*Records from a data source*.
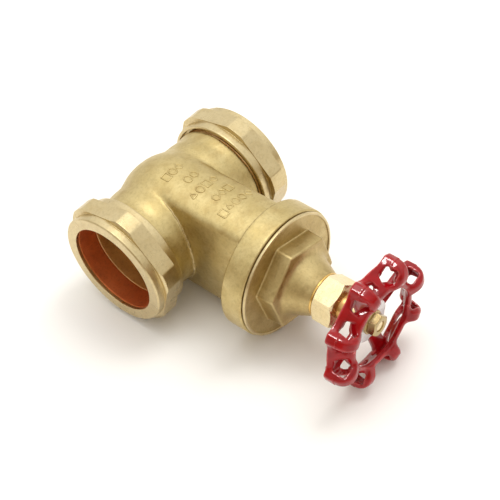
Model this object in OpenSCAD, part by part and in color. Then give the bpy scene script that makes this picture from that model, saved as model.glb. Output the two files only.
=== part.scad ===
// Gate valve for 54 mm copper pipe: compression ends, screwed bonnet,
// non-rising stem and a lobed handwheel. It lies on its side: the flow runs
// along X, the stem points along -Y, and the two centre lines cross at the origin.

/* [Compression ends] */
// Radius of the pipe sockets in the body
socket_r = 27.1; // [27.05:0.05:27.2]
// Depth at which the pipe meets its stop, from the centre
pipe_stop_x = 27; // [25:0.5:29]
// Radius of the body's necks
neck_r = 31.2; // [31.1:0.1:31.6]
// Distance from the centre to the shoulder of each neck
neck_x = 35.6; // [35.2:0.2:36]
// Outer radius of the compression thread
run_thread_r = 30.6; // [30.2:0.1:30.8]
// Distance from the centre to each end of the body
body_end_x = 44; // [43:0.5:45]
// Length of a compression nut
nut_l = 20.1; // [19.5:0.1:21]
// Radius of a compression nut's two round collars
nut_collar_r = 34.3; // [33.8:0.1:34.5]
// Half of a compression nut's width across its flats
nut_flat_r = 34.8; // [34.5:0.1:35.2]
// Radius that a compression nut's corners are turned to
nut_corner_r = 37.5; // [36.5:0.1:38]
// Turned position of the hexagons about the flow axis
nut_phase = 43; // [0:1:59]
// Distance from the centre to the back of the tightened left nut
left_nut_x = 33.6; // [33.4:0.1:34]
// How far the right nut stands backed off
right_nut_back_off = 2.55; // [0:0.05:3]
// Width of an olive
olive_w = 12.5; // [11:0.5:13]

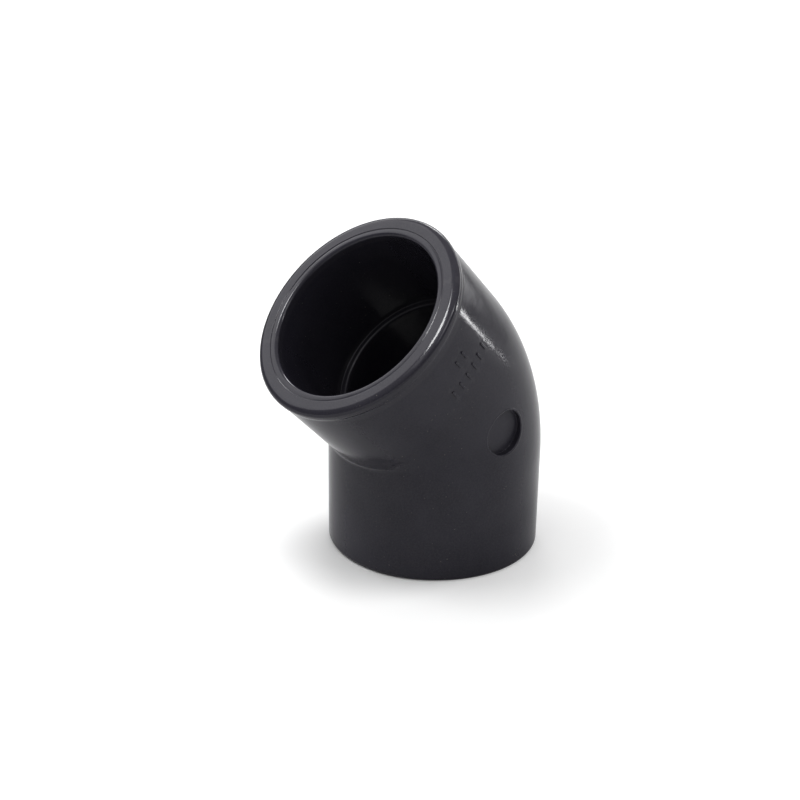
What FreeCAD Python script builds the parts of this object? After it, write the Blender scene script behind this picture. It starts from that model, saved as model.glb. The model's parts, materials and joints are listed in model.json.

*What to produce*. Recopy all the lines exactly as they appear.

*Output for this task*.
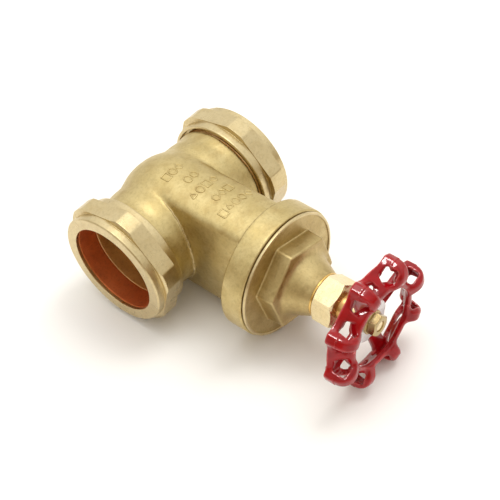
Model this object in OpenSCAD, part by part and in color. Then give the bpy scene script that makes this picture from that model, saved as model.glb. Output the two files only.
=== part.scad ===
// Gate valve for 54 mm copper pipe: compression ends, screwed bonnet,
// non-rising stem and a lobed handwheel. It lies on its side: the flow runs
// along X, the stem points along -Y, and the two centre lines cross at the origin.

/* [Compression ends] */
// Radius of the pipe sockets in the body
socket_r = 27.1; // [27.05:0.05:27.2]
// Depth at which the pipe meets its stop, from the centre
pipe_stop_x = 27; // [25:0.5:29]
// Radius of the body's necks
neck_r = 31.2; // [31.1:0.1:31.6]
// Distance from the centre to the shoulder of each neck
neck_x = 35.6; // [35.2:0.2:36]
// Outer radius of the compression thread
run_thread_r = 30.6; // [30.2:0.1:30.8]
// Distance from the centre to each end of the body
body_end_x = 44; // [43:0.5:45]
// Length of a compression nut
nut_l = 20.1; // [19.5:0.1:21]
// Radius of a compression nut's two round collars
nut_collar_r = 34.3; // [33.8:0.1:34.5]
// Half of a compression nut's width across its flats
nut_flat_r = 34.8; // [34.5:0.1:35.2]
// Radius that a compression nut's corners are turned to
nut_corner_r = 37.5; // [36.5:0.1:38]
// Turned position of the hexagons about the flow axis
nut_phase = 43; // [0:1:59]
// Distance from the centre to the back of the tightened left nut
left_nut_x = 33.6; // [33.4:0.1:34]
// How far the right nut stands backed off
right_nut_back_off = 2.55; // [0:0.05:3]
// Width of an olive
olive_w = 12.5; // [11:0.5:13]

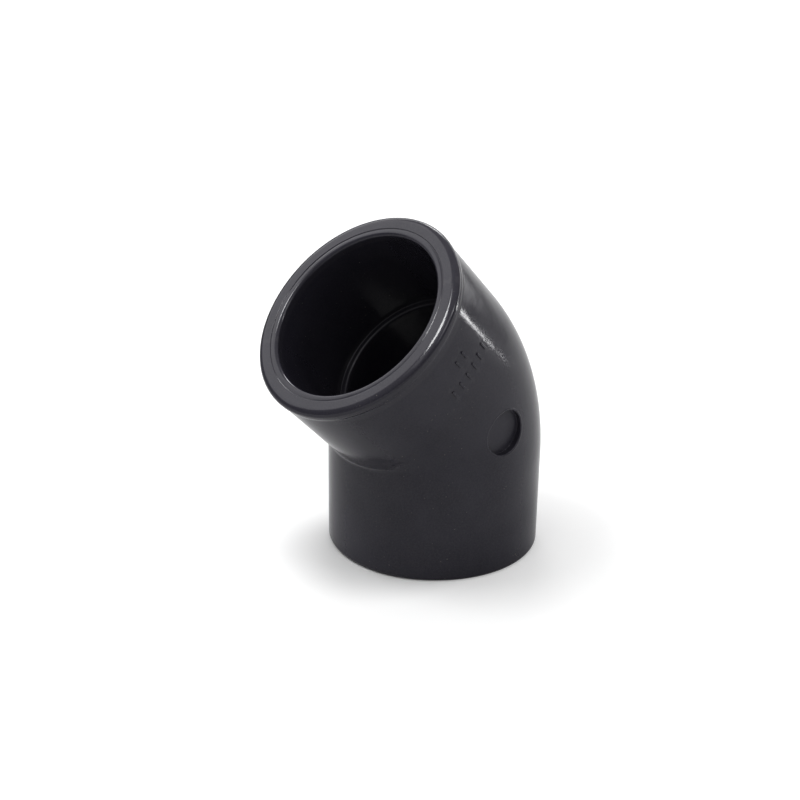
What FreeCAD Python script builds the parts of this object? After it, write the Blender scene script behind this picture. It starts from that model, saved as model.glb. The model's parts, materials and joints are listed in model.json.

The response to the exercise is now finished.